* BEGIN *

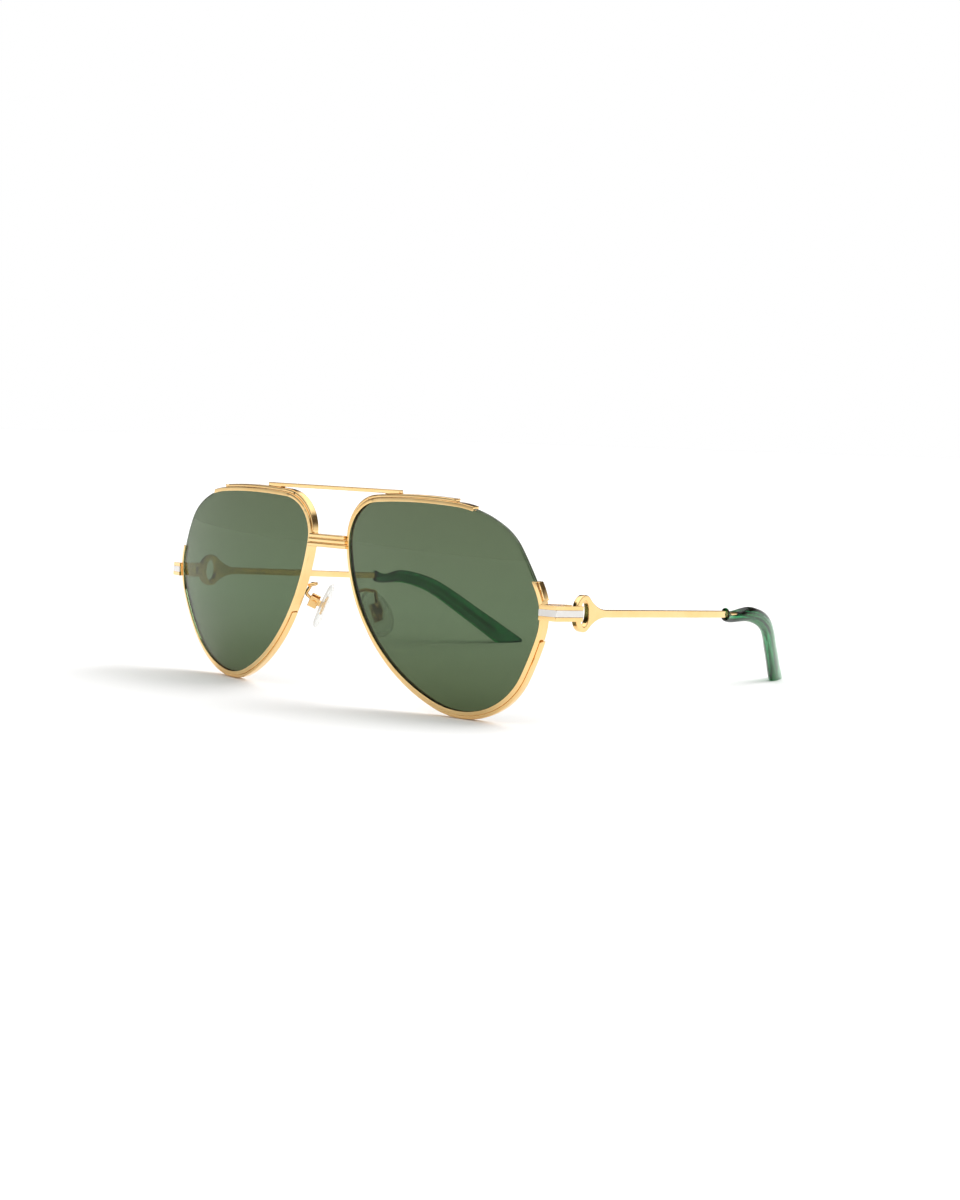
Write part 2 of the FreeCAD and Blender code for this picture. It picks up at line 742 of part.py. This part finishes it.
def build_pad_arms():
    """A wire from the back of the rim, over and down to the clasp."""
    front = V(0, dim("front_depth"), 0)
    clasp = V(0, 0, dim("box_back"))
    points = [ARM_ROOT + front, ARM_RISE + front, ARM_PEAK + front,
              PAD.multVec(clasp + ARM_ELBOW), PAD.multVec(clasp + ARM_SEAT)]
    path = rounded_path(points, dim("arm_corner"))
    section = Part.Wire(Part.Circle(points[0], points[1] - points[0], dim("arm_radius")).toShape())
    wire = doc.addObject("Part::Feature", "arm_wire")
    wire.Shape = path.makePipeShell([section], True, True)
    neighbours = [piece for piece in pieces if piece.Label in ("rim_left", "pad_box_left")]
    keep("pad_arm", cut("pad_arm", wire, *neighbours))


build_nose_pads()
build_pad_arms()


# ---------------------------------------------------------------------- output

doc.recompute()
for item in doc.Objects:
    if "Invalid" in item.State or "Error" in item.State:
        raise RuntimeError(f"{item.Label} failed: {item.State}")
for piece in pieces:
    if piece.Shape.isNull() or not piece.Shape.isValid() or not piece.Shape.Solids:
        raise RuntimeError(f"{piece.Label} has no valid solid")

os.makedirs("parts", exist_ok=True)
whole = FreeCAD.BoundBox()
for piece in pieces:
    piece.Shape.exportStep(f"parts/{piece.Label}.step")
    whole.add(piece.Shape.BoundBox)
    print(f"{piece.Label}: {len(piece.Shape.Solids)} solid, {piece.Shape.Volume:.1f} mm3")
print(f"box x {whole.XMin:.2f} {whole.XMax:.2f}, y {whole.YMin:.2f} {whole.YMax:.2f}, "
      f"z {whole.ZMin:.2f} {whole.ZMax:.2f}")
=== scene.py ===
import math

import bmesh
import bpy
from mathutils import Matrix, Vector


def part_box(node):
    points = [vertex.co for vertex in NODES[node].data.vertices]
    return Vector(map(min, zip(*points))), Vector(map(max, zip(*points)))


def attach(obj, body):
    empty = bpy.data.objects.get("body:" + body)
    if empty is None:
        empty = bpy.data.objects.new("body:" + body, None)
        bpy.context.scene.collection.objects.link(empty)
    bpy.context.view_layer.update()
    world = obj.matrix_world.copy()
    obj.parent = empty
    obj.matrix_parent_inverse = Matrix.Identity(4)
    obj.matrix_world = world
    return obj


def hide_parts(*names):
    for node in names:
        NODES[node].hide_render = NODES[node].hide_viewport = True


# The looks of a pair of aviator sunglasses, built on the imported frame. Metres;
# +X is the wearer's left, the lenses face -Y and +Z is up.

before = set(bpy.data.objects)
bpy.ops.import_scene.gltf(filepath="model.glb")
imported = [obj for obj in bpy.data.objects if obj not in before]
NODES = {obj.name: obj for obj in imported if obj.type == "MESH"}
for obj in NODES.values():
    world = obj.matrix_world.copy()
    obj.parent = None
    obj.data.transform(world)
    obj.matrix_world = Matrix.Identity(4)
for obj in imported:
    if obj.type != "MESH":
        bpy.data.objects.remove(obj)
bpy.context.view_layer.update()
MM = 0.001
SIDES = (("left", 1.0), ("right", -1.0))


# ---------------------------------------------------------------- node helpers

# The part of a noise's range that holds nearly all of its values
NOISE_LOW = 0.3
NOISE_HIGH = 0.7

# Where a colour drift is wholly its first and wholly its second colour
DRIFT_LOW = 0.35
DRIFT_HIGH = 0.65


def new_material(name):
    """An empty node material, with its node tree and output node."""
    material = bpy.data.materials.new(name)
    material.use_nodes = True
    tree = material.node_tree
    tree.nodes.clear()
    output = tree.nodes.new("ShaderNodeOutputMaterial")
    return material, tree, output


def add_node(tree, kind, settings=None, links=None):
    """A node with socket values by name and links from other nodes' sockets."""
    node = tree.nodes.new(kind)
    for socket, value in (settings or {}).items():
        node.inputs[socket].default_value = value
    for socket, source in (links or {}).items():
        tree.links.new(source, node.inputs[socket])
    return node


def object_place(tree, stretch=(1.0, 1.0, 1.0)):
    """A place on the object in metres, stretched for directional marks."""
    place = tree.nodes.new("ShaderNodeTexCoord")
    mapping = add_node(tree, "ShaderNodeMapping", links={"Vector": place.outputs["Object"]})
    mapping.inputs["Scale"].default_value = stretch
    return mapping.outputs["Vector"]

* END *

Stated exercise.
Quote the entire listing above exactly.

Correct result.
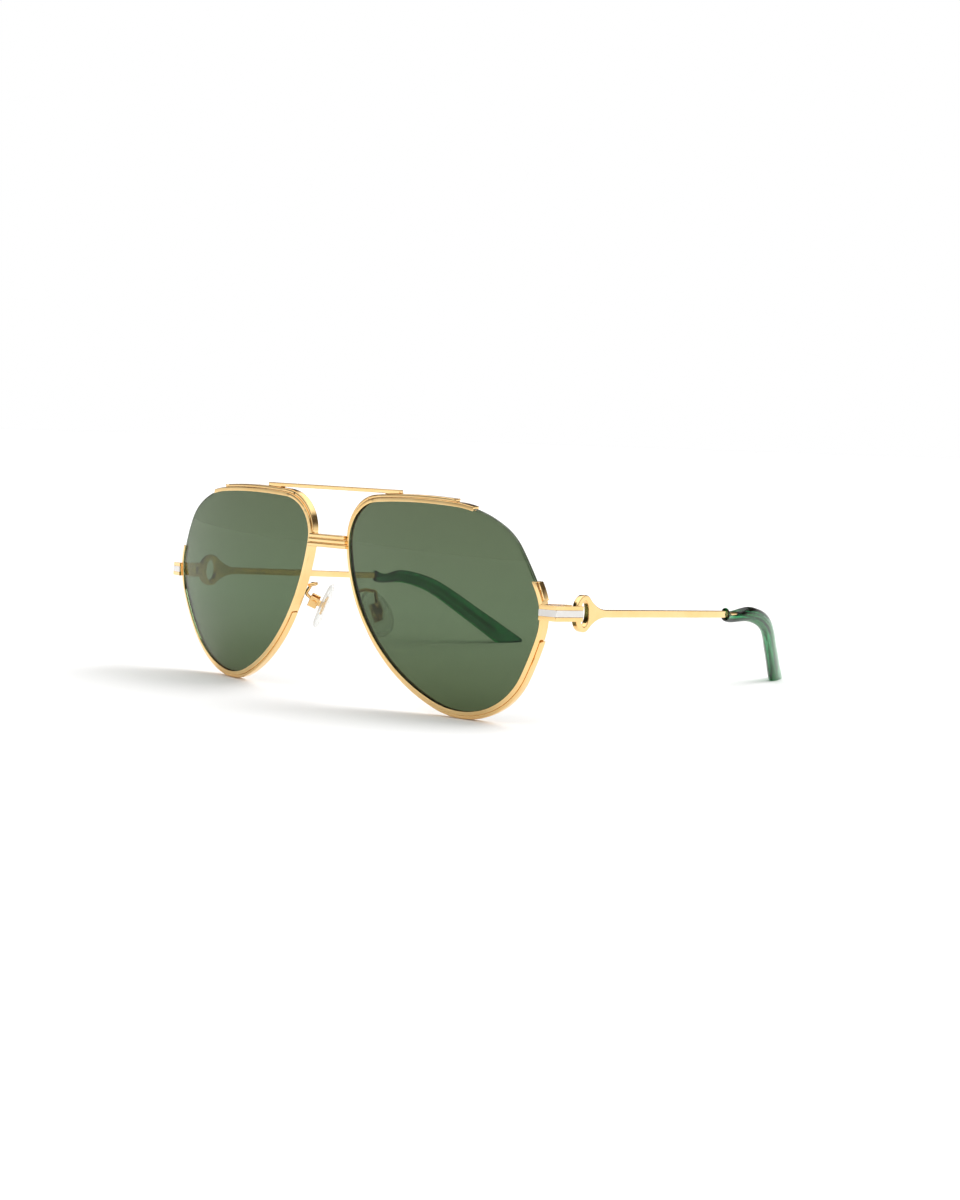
Write part 2 of the FreeCAD and Blender code for this picture. It picks up at line 742 of part.py. This part finishes it.
def build_pad_arms():
    """A wire from the back of the rim, over and down to the clasp."""
    front = V(0, dim("front_depth"), 0)
    clasp = V(0, 0, dim("box_back"))
    points = [ARM_ROOT + front, ARM_RISE + front, ARM_PEAK + front,
              PAD.multVec(clasp + ARM_ELBOW), PAD.multVec(clasp + ARM_SEAT)]
    path = rounded_path(points, dim("arm_corner"))
    section = Part.Wire(Part.Circle(points[0], points[1] - points[0], dim("arm_radius")).toShape())
    wire = doc.addObject("Part::Feature", "arm_wire")
    wire.Shape = path.makePipeShell([section], True, True)
    neighbours = [piece for piece in pieces if piece.Label in ("rim_left", "pad_box_left")]
    keep("pad_arm", cut("pad_arm", wire, *neighbours))


build_nose_pads()
build_pad_arms()


# ---------------------------------------------------------------------- output

doc.recompute()
for item in doc.Objects:
    if "Invalid" in item.State or "Error" in item.State:
        raise RuntimeError(f"{item.Label} failed: {item.State}")
for piece in pieces:
    if piece.Shape.isNull() or not piece.Shape.isValid() or not piece.Shape.Solids:
        raise RuntimeError(f"{piece.Label} has no valid solid")

os.makedirs("parts", exist_ok=True)
whole = FreeCAD.BoundBox()
for piece in pieces:
    piece.Shape.exportStep(f"parts/{piece.Label}.step")
    whole.add(piece.Shape.BoundBox)
    print(f"{piece.Label}: {len(piece.Shape.Solids)} solid, {piece.Shape.Volume:.1f} mm3")
print(f"box x {whole.XMin:.2f} {whole.XMax:.2f}, y {whole.YMin:.2f} {whole.YMax:.2f}, "
      f"z {whole.ZMin:.2f} {whole.ZMax:.2f}")
=== scene.py ===
import math

import bmesh
import bpy
from mathutils import Matrix, Vector


def part_box(node):
    points = [vertex.co for vertex in NODES[node].data.vertices]
    return Vector(map(min, zip(*points))), Vector(map(max, zip(*points)))


def attach(obj, body):
    empty = bpy.data.objects.get("body:" + body)
    if empty is None:
        empty = bpy.data.objects.new("body:" + body, None)
        bpy.context.scene.collection.objects.link(empty)
    bpy.context.view_layer.update()
    world = obj.matrix_world.copy()
    obj.parent = empty
    obj.matrix_parent_inverse = Matrix.Identity(4)
    obj.matrix_world = world
    return obj


def hide_parts(*names):
    for node in names:
        NODES[node].hide_render = NODES[node].hide_viewport = True


# The looks of a pair of aviator sunglasses, built on the imported frame. Metres;
# +X is the wearer's left, the lenses face -Y and +Z is up.

before = set(bpy.data.objects)
bpy.ops.import_scene.gltf(filepath="model.glb")
imported = [obj for obj in bpy.data.objects if obj not in before]
NODES = {obj.name: obj for obj in imported if obj.type == "MESH"}
for obj in NODES.values():
    world = obj.matrix_world.copy()
    obj.parent = None
    obj.data.transform(world)
    obj.matrix_world = Matrix.Identity(4)
for obj in imported:
    if obj.type != "MESH":
        bpy.data.objects.remove(obj)
bpy.context.view_layer.update()
MM = 0.001
SIDES = (("left", 1.0), ("right", -1.0))


# ---------------------------------------------------------------- node helpers

# The part of a noise's range that holds nearly all of its values
NOISE_LOW = 0.3
NOISE_HIGH = 0.7

# Where a colour drift is wholly its first and wholly its second colour
DRIFT_LOW = 0.35
DRIFT_HIGH = 0.65


def new_material(name):
    """An empty node material, with its node tree and output node."""
    material = bpy.data.materials.new(name)
    material.use_nodes = True
    tree = material.node_tree
    tree.nodes.clear()
    output = tree.nodes.new("ShaderNodeOutputMaterial")
    return material, tree, output


def add_node(tree, kind, settings=None, links=None):
    """A node with socket values by name and links from other nodes' sockets."""
    node = tree.nodes.new(kind)
    for socket, value in (settings or {}).items():
        node.inputs[socket].default_value = value
    for socket, source in (links or {}).items():
        tree.links.new(source, node.inputs[socket])
    return node


def object_place(tree, stretch=(1.0, 1.0, 1.0)):
    """A place on the object in metres, stretched for directional marks."""
    place = tree.nodes.new("ShaderNodeTexCoord")
    mapping = add_node(tree, "ShaderNodeMapping", links={"Vector": place.outputs["Object"]})
    mapping.inputs["Scale"].default_value = stretch
    return mapping.outputs["Vector"]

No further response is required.